The average credit card APR in Europe and the US currently sits between 18% and 24%. Here's what that actually means in practice:
Real-world example: €1,000 balance at 20% APR, minimum payments only
Starting balance - €1,000
Minimum payment (2% of balance) - ~€20/month
Time to pay off at minimum payments - ~7.5 years
Total interest paid - ~€860
Total cost of that €1,000 purchase - ~€1,860
That's the minimum payment trap. Card issuers set minimums low often 1–2% of your balance because the longer you carry debt, the more interest they collect. The minimum payment barely covers the monthly interest charge, leaving your principal almost untouched month after month.
⚠️ The grace period and how you lose it: Most credit cards offer a grace period of 21–30 days between your statement closing and your payment due date during which no interest accrues but only if you paid your previous balance in full. Once you carry a balance from one month to the next, you lose the grace period entirely, and new purchases start accruing interest from the day you make them.
Credit Card Terms Explained in Plain English
APR (Annual Percentage Rate) - your yearly interest rate. Divide by 365 for your daily rate. Higher = more expensive to carry a balance.
Credit Limit - The maximum balance the issuer allows you to carry. Determined by your credit score, income, and history.
Billing Cycle - The monthly period during which your transactions are recorded, typically 28–31 days.
Statement Balance - The total amount owed at the end of your billing cycle. Paying this in full avoids all interest.
Minimum Payment - The smallest amount you can pay without a late fee. Designed to extend your debt not clear it.
Credit Utilisation - Your balance as a percentage of your credit limit. Below 30% is considered healthy for your credit score.
Cash Advance - Withdrawing cash from a credit card. Typically carries a higher APR, fees, and no grace period one of the most expensive ways to borrow.
Balance Transfer - Moving debt from one card to another often to a 0% introductory APR offer to reduce interest while you pay down the balance.
How Credit Cards Affect Your Credit Score
Your credit card behaviour is one of the biggest influences on your credit score for better or worse. Here's what actually moves the needle:
- Payment history is the single largest factor roughly 35% of most credit scores. One missed payment can drop your score significantly and stays on your record for years.
- Credit utilisation how much of your available credit you're using accounts for around 30%. Using €800 of a €1,000 limit signals financial stress to lenders. Keeping utilisation below 30% (ideally below 10%) protects your score.
- Length of credit history rewards long-standing accounts.
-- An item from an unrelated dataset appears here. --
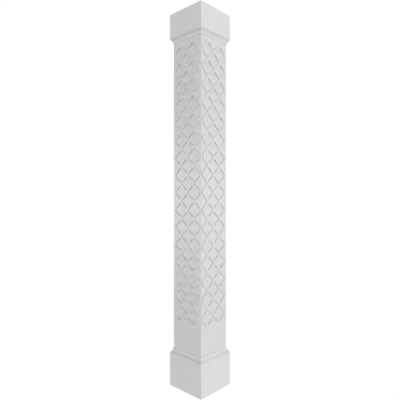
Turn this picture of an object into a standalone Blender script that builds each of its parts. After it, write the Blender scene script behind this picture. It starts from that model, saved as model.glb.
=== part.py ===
"""Square box column with an applied fretwork panel on each face.

A hollow shaft is made of four boards mitred at the corners. A pierced panel of
wavy straps lies on the middle of each face. A capital and a base, each four
mitred boards with a mitred cove moulding against the shaft, wrap the two ends.

Metres, +Z up. The origin is at the middle of the underside.
"""
import math

import bmesh
import bpy
from mathutils import Matrix

# ---------------------------------------------------------------- dimensions
HEIGHT = 2.4384              # overall height, 8 ft
SHAFT_WIDTH = 0.2440         # across the flats of the plain shaft
SHAFT_BOARD = 0.0187         # thickness of a shaft board
TRIM_WIDTH = 0.2814          # across the flats of the capital and the base
CAPITAL_HEIGHT = 0.1610      # capital boards
BASE_HEIGHT = 0.2160         # base boards
MOULDING_HEIGHT = 0.0290     # cove moulding, at the capital and at the base
GAP = 0.0003                 # joint between pieces that touch

# cove moulding section: how far it stands out from the shaft
MOULDING_HEAD = 0.0166       # square edge beside the trim boards
MOULDING_HEAD_HEIGHT = 0.0040
MOULDING_COVE_OUT = 0.0146   # cove, where it meets the square edge
MOULDING_COVE_IN = 0.0030    # cove, where it meets the small fillet
MOULDING_FILLET = 0.0042     # small fillet that lies on the shaft
MOULDING_FILLET_HEIGHT = 0.0042
COVE_POWER = 1.5             # how hollow the cove is
COVE_STEPS = 6

# fretwork panel
PITCH = 0.1121               # the pattern repeats at this step, up and across
PITCHES_ACROSS = 2           # panel width in pitches
PITCHES_UP = 16              # panel height in pitches
PANEL_BOTTOM = 0.4267        # height of the panel's lower edge
PANEL_THICKNESS = 0.0095
STRAP_WIDTH = 0.0159         # across a wavy strap
STRAP_KISS = 0.0063          # strap centre line to the joint where two straps meet

# six-sided opening that stands for the smooth wavy one, and has the same area
OPENING_SHOULDER = 0.0080    # half height of the upright sides
OPENING_TIP_PULL = 0.938     # tip of the six-sided opening, against the smooth tip


# ---------------------------------------------------------------- fretwork lines
def strap_centre(z):
    """Distance of a strap's centre line from the middle of the opening."""
    swing = PITCH / 4 - STRAP_KISS
    return PITCH / 4 + swing * math.cos(2 * math.pi * z / PITCH)


def strap_slope(z):
    swing = PITCH / 4 - STRAP_KISS
    return -swing * 2 * math.pi / PITCH * math.sin(2 * math.pi * z / PITCH)


def opening_edge(z):
    """Point of the opening's edge beside the centre-line point at height z."""
    slope = strap_slope(z)
    length = math.hypot(1.0, slope)
    half = STRAP_WIDTH / 2
    return strap_centre(z) - half / length, z + half * slope / length


def opening_tip():
    """Height of the opening's pointed end above its middle."""
    low, high = PITCH / 4, PITCH / 2
    for _ in range(60):
        mid = (low + high) / 2
        if opening_edge(mid)[0] > 0:
            low = mid
        else:
            high = mid
    return opening_edge(low)[1]


def opening_half_width(z):
    """Half width of the opening at a height z from its middle."""
    low, high = 0.0, PITCH / 2
    for _ in range(60):
        mid = (low + high) / 2
        if opening_edge(mid)[1] < z:
            low = mid
        else:
            high = mid
    return max(0.0, opening_edge(low)[0])


TIP = opening_tip() * OPENING_TIP_PULL
SIDE = opening_half_width(OPENING_SHOULDER)


def right_half(zc=0.0, uc=0.0):
    """Right half of an opening, from its lower tip to its upper tip."""
    return [(uc, zc - TIP), (uc + SIDE, zc - OPENING_SHOULDER),
            (uc + SIDE, zc + OPENING_SHOULDER), (uc, zc + TIP)]


def left_half(zc=0.0, uc=0.0):
    """Left half of an opening, from its upper tip to its lower tip."""
    return [(uc, zc + TIP), (uc - SIDE, zc + OPENING_SHOULDER),
            (uc - SIDE, zc - OPENING_SHOULDER), (uc, zc - TIP)]


def panel_outlines():
    """Closed outlines of one panel: the rim first, then every opening."""
    half = PITCHES_ACROSS * PITCH / 2
    top = PITCHES_UP * PITCH
    rim = []
    # lower edge, left to right: quarter opening, half opening, quarter opening
    rim += [(-half + SIDE, 0.0)]
    rim += [(-SIDE, 0.0), (-SIDE, OPENING_SHOULDER), (0.0, TIP),
            (SIDE, OPENING_SHOULDER), (SIDE, 0.0)]
    rim += [(half - SIDE, 0.0), (half - SIDE, OPENING_SHOULDER), (half, TIP)]
    # right edge, upwards: one half opening for each pitch
    for row in range(1, PITCHES_UP):
        rim += [(half - (u - half), z) for u, z in right_half(row * PITCH, half)]
    rim += [(half, top - TIP), (half - SIDE, top - OPENING_SHOULDER), (half - SIDE, top)]
    # upper edge, right to left
    rim += [(SIDE, top), (SIDE, top - OPENING_SHOULDER), (0.0, top - TIP),
            (-SIDE, top - OPENING_SHOULDER), (-SIDE, top)]
    rim += [(-half + SIDE, top), (-half + SIDE, top - OPENING_SHOULDER), (-half, top - TIP)]
    # left edge, downwards
    for row in range(PITCHES_UP - 1, 0, -1):
        rim += [(-half - (u + half), z) for u, z in left_half(row * PITCH, -half)]
    rim += [(-half, TIP), (-half + SIDE, OPENING_SHOULDER)]
    outlines = [rim]
    for row in range(PITCHES_UP):
        for column in (-PITCH / 2, PITCH / 2):
            centre = (row + 0.5) * PITCH
            outlines.append(right_half(centre, column) + left_half(centre, column)[1:3])
    for row in range(1, PITCHES_UP):
        outlines.append(right_half(row * PITCH, 0.0) + left_half(row * PITCH, 0.0)[1:3])
    return outlines


def moulding_section():
    """Section of the cove moulding: (distance from the shaft, distance from the trim boards)."""
    points = [(GAP, 0.0), (MOULDING_HEAD, 0.0), (MOULDING_HEAD, MOULDING_HEAD_HEIGHT)]
    start = MOULDING_HEAD_HEIGHT
    end = MOULDING_HEIGHT - MOULDING_FILLET_HEIGHT
    for i in range(COVE_STEPS + 1):
        s = i / COVE_STEPS
        out = MOULDING_COVE_IN + (MOULDING_COVE_OUT - MOULDING_COVE_IN) * (1 - s) ** COVE_POWER
        points.append((out, start + (end - start) * s))
    points += [(MOULDING_FILLET, end), (MOULDING_FILLET, MOULDING_HEIGHT), (GAP, MOULDING_HEIGHT)]
    return points


# ---------------------------------------------------------------- scene helpers
def clear_scene():
    for obj in list(bpy.data.objects):
        bpy.data.objects.remove(obj, do_unlink=True)
    for block in (bpy.data.meshes, bpy.data.curves, bpy.data.materials, bpy.data.collections):
        for item in list(block):
            block.remove(item)


def paint(name, colour, roughness):
    material = bpy.data.materials.new(name)
    material.use_nodes = True
    shader = material.node_tree.nodes["Principled BSDF"]
    shader.inputs["Base Color"].default_value = (*colour, 1.0)
    shader.inputs["Roughness"].default_value = roughness
    shader.inputs["Metallic"].default_value = 0.0
    material.diffuse_color = (*colour, 1.0)
    return material


def extruded_outline(name, outlines, thickness, turn):
    """A flat outline, extruded by half its thickness each way, then turned and made a mesh."""
    curve = bpy.data.curves.new(name + "_outline", "CURVE")
    curve.dimensions = "2D"
    curve.fill_mode = "BOTH"
    curve.extrude = thickness / 2
    for outline in outlines:
        spline = curve.splines.new("POLY")
        spline.points.add(len(outline) - 1)
        for point, (x, y) in zip(spline.points, outline):
            point.co = (x, y, 0.0, 1.0)
        spline.use_cyclic_u = True
    holder = bpy.data.objects.new(name + "_curve", curve)
    bpy.context.scene.collection.objects.link(holder)
    holder.matrix_world = turn
    bpy.context.view_layer.update()
    evaluated = holder.evaluated_get(bpy.context.evaluated_depsgraph_get())
    mesh = bpy.data.meshes.new_from_object(evaluated)
    mesh.name = name
    solid = bpy.data.objects.new(name, mesh)
    solid.matrix_world = holder.matrix_world.copy()
    bpy.data.objects.remove(holder, do_unlink=True)
    bpy.data.curves.remove(curve)
    work = bmesh.new()
    work.from_mesh(mesh)
    bmesh.ops.remove_doubles(work, verts=work.verts, dist=0.00002)
    bmesh.ops.recalc_face_normals(work, faces=work.faces)
    work.to_mesh(mesh)
    work.free()
    return solid


def add_to(collection, solid, material, face_turn):
    """Places a piece made for the front face on one of the four faces."""
    solid.data.materials.clear()
    solid.data.materials.append(material)
    solid.matrix_world = face_turn @ solid.matrix_world
    collection.objects.link(solid)
    return solid


def mitred_board(name, outer, inner, bottom, height):
    """A board of the front face whose ends are cut at 45 degrees: outer and inner are
    the distances of its two faces from the column's axis."""
    ease = GAP / 2 * math.sqrt(2)
    outline = [(-(outer - ease), -outer), (outer - ease, -outer),
               (inner - ease, -inner), (-(inner - ease), -inner)]
    return extruded_outline(name, [outline], height,
                            Matrix.Translation((0, 0, bottom + height / 2)))


def mitred_moulding(name, against, upward):
    """The cove moulding of the front face. against is the height of the trim boards'
    edge it touches; upward is +1 where it rises from there and -1 where it hangs."""
    ease = GAP / 2 * math.sqrt(2)
    shaft = SHAFT_WIDTH / 2
    section = [(out, GAP + (MOULDING_HEIGHT - GAP) * run / MOULDING_HEIGHT)
               for out, run in moulding_section()]
    if upward < 0:
        section = [(out, -run) for out, run in section]
    # the section lies in the YZ plane and is extruded along X
    turn = Matrix(((0, 0, -1, 0), (-1, 0, 0, -shaft), (0, 1, 0, against), (0, 0, 0, 1)))
    solid = extruded_outline(name, [section], 1.0, turn)
    mesh = solid.data
    mesh.transform(solid.matrix_world)
    solid.matrix_world = Matrix.Identity(4)
    # mitre: each point's half length is its own distance from the axis
    for vertex in mesh.vertices:
        reach = -vertex.co.y - ease
        vertex.co.x = math.copysign(reach, vertex.co.x)
    return solid


def fretwork_panel(name):
    """The pierced panel of the front face."""
    centre = SHAFT_WIDTH / 2 + GAP + PANEL_THICKNESS / 2
    turn = Matrix(((1, 0, 0, 0), (0, 0, -1, -centre), (0, 1, 0, PANEL_BOTTOM), (0, 0, 0, 1)))
    return extruded_outline(name, panel_outlines(), PANEL_THICKNESS, turn)


# ---------------------------------------------------------------- the column
def build():
    clear_scene()
    column = bpy.data.collections.new("square_column")
    bpy.context.scene.collection.children.link(column)

    shaft = SHAFT_WIDTH / 2
    trim = TRIM_WIDTH / 2
    faces = (("front", 0), ("right", 90), ("back", 180), ("left", 270))
    for side, degrees in faces:
        turn = Matrix.Rotation(math.radians(degrees), 4, "Z")
        add_to(column, mitred_board("shaft_board_" + side, shaft, shaft - SHAFT_BOARD,
                                    0.0, HEIGHT),
               paint("shaft_white_" + side, (0.80, 0.80, 0.80), 0.45), turn)
        add_to(column, fretwork_panel("fretwork_panel_" + side),
               paint("fretwork_white_" + side, (0.82, 0.82, 0.82), 0.45), turn)
        add_to(column, mitred_board("capital_board_" + side, trim, shaft + GAP,
                                    HEIGHT - CAPITAL_HEIGHT, CAPITAL_HEIGHT),
               paint("capital_white_" + side, (0.80, 0.80, 0.80), 0.45), turn)
        add_to(column, mitred_moulding("capital_moulding_" + side,
                                       HEIGHT - CAPITAL_HEIGHT, -1),
               paint("capital_moulding_white_" + side, (0.80, 0.80, 0.80), 0.40), turn)
        add_to(column, mitred_board("base_board_" + side, trim, shaft + GAP,
                                    0.0, BASE_HEIGHT),
               paint("base_white_" + side, (0.80, 0.80, 0.80), 0.45), turn)
        add_to(column, mitred_moulding("base_moulding_" + side, BASE_HEIGHT, 1),
               paint("base_moulding_white_" + side, (0.80, 0.80, 0.80), 0.40), turn)


build()
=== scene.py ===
"""Looks of the square column: white moulded boards, cove mouldings and fretwork panels."""

import math

import bmesh
import bpy
from mathutils import Matrix, Vector


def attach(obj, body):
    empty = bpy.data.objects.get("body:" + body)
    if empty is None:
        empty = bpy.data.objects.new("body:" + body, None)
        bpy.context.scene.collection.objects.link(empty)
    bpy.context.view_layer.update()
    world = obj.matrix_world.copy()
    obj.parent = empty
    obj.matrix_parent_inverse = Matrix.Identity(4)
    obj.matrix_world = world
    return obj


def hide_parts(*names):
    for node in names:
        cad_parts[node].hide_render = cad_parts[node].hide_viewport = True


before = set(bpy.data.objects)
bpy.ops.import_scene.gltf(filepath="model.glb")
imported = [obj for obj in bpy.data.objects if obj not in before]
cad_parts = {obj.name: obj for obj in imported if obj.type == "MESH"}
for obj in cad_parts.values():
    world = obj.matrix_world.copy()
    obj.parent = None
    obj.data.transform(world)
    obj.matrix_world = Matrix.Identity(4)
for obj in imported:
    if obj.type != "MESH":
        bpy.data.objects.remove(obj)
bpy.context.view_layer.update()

# ---------------------------------------------------------------- dimensions (metres)
HEIGHT = 2.4384
SHAFT_WIDTH = 0.2440
SHAFT_BOARD = 0.0187
TRIM_WIDTH = 0.2814
CAPITAL_HEIGHT = 0.1610
BASE_HEIGHT = 0.2160
MOULDING_HEIGHT = 0.0290
GAP = 0.0003
ARRIS = 0.0006               # rounding of the boards' edges
JOINT = 0.00006              # hairline left where two pieces are glued

MOULDING_HEAD = 0.0166
MOULDING_HEAD_HEIGHT = 0.0040
MOULDING_COVE_OUT = 0.0146
MOULDING_COVE_IN = 0.0030
MOULDING_FILLET = 0.0042
MOULDING_FILLET_HEIGHT = 0.0042
COVE_POWER = 1.5
COVE_STEPS = 28

PITCH = 0.1121
PITCHES_ACROSS = 2
PITCHES_UP = 16
PANEL_BOTTOM = 0.4267
PANEL_THICKNESS = 0.0095
STRAP_WIDTH = 0.0159
STRAP_KISS = 0.0063
STRAP_ARRIS = 0.0007         # rounding of the straps' edges
CUTTER_RADIUS = 0.0020       # rounding that the cutter leaves in a pointed opening
EDGE_STEPS = 11
TIP_STEPS = 3

SIDES = (("front", 0), ("right", 90), ("back", 180), ("left", 270))


# ---------------------------------------------------------------- materials
def nodes_of(material):
    tree = material.node_tree
    return tree, tree.nodes, tree.links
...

Closing an old card you no longer use can actually hurt your score by shortening your average account age.
- New credit applications each trigger a hard enquiry on your report, which can temporarily lower your score by a few points a reason not to apply for multiple cards at once.
The credit score sweet spot: The cardholders with the highest credit scores typically use their cards regularly for everyday purchases, pay the full statement balance every month without fail, and keep utilisation consistently below 10%. They use credit cards as a free short-term loan and never pay a penny in interest.
The Smart Way vs the Costly Way to Use a Credit Card
✓ Smart credit card habits:
✓ Pay the full statement balance every month zero interest, every month
✓ Set up autopay for the full balance so you never accidentally miss a payment
✓ Keep utilisation below 30% to protect your credit score
✓ Use cashback or rewards cards for regular spending and collect benefits at no cost
✓ Review your statement monthly unauthorised charges are easiest to dispute quickly
✗ Costly credit card habits:
✗ Paying only the minimum you'll be repaying for years and doubling the real cost
✗ Missing payments late fees plus a credit score hit that lasts years
✗ Taking cash advances higher rates, immediate interest, costly fees
✗ Maxing out your credit limit crushes your utilisation ratio and signals risk to lenders
✗ Applying for multiple cards in a short period multiple hard enquiries lower your score
Credit card basics - your action checklist
- Know your APR check your card agreement if you don't
- Set up autopay for your full statement balance every month
- Never spend more on a credit card than you currently have in your bank account
- Check your credit utilisation aim to keep it under 30% at all times
- Review your statement each month for errors or unfamiliar charges
- Avoid cash advances entirely the cost is rarely worth it
- If you're carrying a balance, look into 0% balance transfer offers to stop the interest clock
The Bottom Line
A credit card is neither inherently good nor bad it's a tool, and the outcome depends entirely on how you use it. For someone who pays the full balance every month, a credit card is essentially a free 30-day loan with built-in fraud protection, rewards, and credit-building benefits. For someone making minimum payments on a carried balance, it's one of the most expensive ways to borrow money available to consumers.
The mechanics are simple once you understand them. The grace period, the daily compounding, the minimum payment trap none of it is complicated, and none of it is hidden. It's just rarely explained clearly. Now you know how it actually works and that knowledge is worth more than any rewards programme.